-- Begin Listed entries --

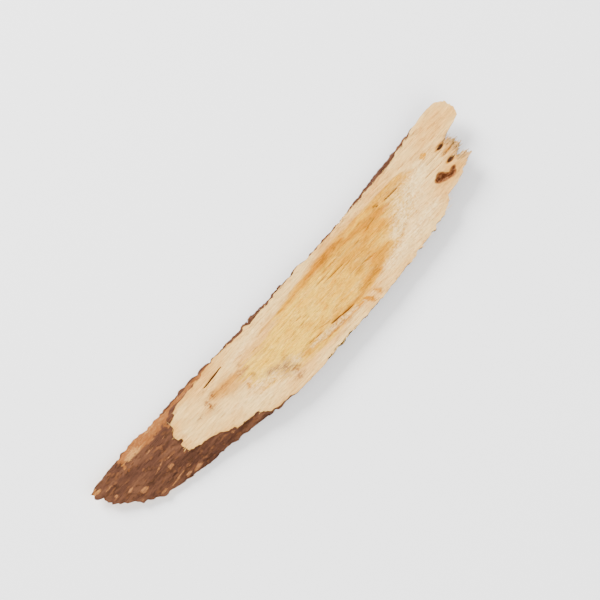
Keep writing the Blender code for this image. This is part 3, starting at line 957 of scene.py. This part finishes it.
# Floor, lights and camera, in metres and degrees
studio = {
    "floorColour": "#FFFFFF",
    "floorHalfWidth": 2.0,
    "floorDrop": 0.00002,
    "lights": {                        # place, width and watts
        "key": ((-0.45, 0.4, 0.42), 0.35, 14.4),
        "fill": ((0.4, -0.4, 0.55), 0.8, 8.0),
    },
    "skyStrength": 1.1,
    "turn": 46.9,                      # by which +X is turned up from the picture's right
    "tilt": 7.0,                       # from straight down
    "lens": 85.0,                      # millimetres, as is the sensor
    "sensor": 36.0,
    "clipStart": 0.005,
    "pictureWidth": 0.108,             # across the picture at the slice
    "pictureSize": 600.0,              # pixels
    "slicePlace": (297.0, 322.0),      # pixel of the slice's middle
}


# A matt white paper floor, which gives a soft shadow and no reflection
def layFloor():
    floorMesh = bpy.data.meshes.new("floor")
    bm = bmesh.new()
    bmesh.ops.create_grid(bm, x_segments=1, y_segments=1, size=studio["floorHalfWidth"])
    bm.to_mesh(floorMesh)
    bm.free()
    floor = bpy.data.objects.new("floor", floorMesh)
    floor.location.z = -studio["floorDrop"]
    bpy.context.scene.collection.objects.link(floor)
    material, tree, shader = newMaterial("matt_white_paper", 0.9)
    shader.inputs["Base Color"].default_value = hexColour(studio["floorColour"])
    floorMesh.materials.append(material)


def hangLights(turn):
    for name, (place, size, watts) in studio["lights"].items():
        data = bpy.data.lights.new(name, "AREA")
        data.shape = "SQUARE"
        data.size = size
        data.energy = watts
        lamp = bpy.data.objects.new(name, data)
        spot = Matrix.Rotation(turn, 4, "Z") @ Vector(place)
        lamp.location = spot
        lamp.rotation_euler = (-spot).to_track_quat("-Z", "Y").to_euler()
        bpy.context.scene.collection.objects.link(lamp)
    world = bpy.data.worlds.new("studio")
    world.use_nodes = True
    sky = world.node_tree.nodes["Background"]
    sky.inputs["Color"].default_value = (1.0, 1.0, 1.0, 1.0)
    sky.inputs["Strength"].default_value = studio["skyStrength"]
    bpy.context.scene.world = world


def placeCamera(turn):
    data = bpy.data.cameras.new("camera")
    data.lens = studio["lens"]
    data.sensor_width = studio["sensor"]
    data.clip_start = studio["clipStart"]
    camera = bpy.data.objects.new("camera", data)
    distance = studio["pictureWidth"] * data.lens / data.sensor_width
    camera.rotation_euler = (math.radians(studio["tilt"]), 0.0, turn)
    aim = camera.rotation_euler.to_matrix()
    perPixel = studio["pictureWidth"] / studio["pictureSize"]
    shiftX = (studio["pictureSize"] / 2.0 - studio["slicePlace"][0]) * perPixel
    shiftY = (studio["slicePlace"][1] - studio["pictureSize"] / 2.0) * perPixel
    camera.location = aim @ Vector((shiftX, shiftY, distance))
    bpy.context.scene.collection.objects.link(camera)
    bpy.context.scene.camera = camera


print("setting the floor, lights and camera")
layFloor()
hangLights(math.radians(-studio["turn"]))
placeCamera(math.radians(-studio["turn"]))
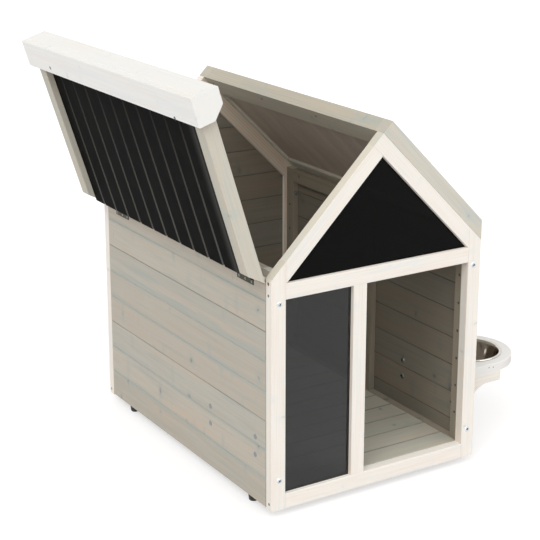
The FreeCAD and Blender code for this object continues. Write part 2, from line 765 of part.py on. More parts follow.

-- End Listed entries --

# Task to complete
Using the listing above, pick out each line that contains the word "scene", then copy it.

# The answer
Keep writing the Blender code for this image. This is part 3, starting at line 957 of scene.py. This part finishes it.
    bpy.context.scene.collection.objects.link(floor)
        bpy.context.scene.collection.objects.link(lamp)
    bpy.context.scene.world = world
    bpy.context.scene.collection.objects.link(camera)
    bpy.context.scene.camera = camera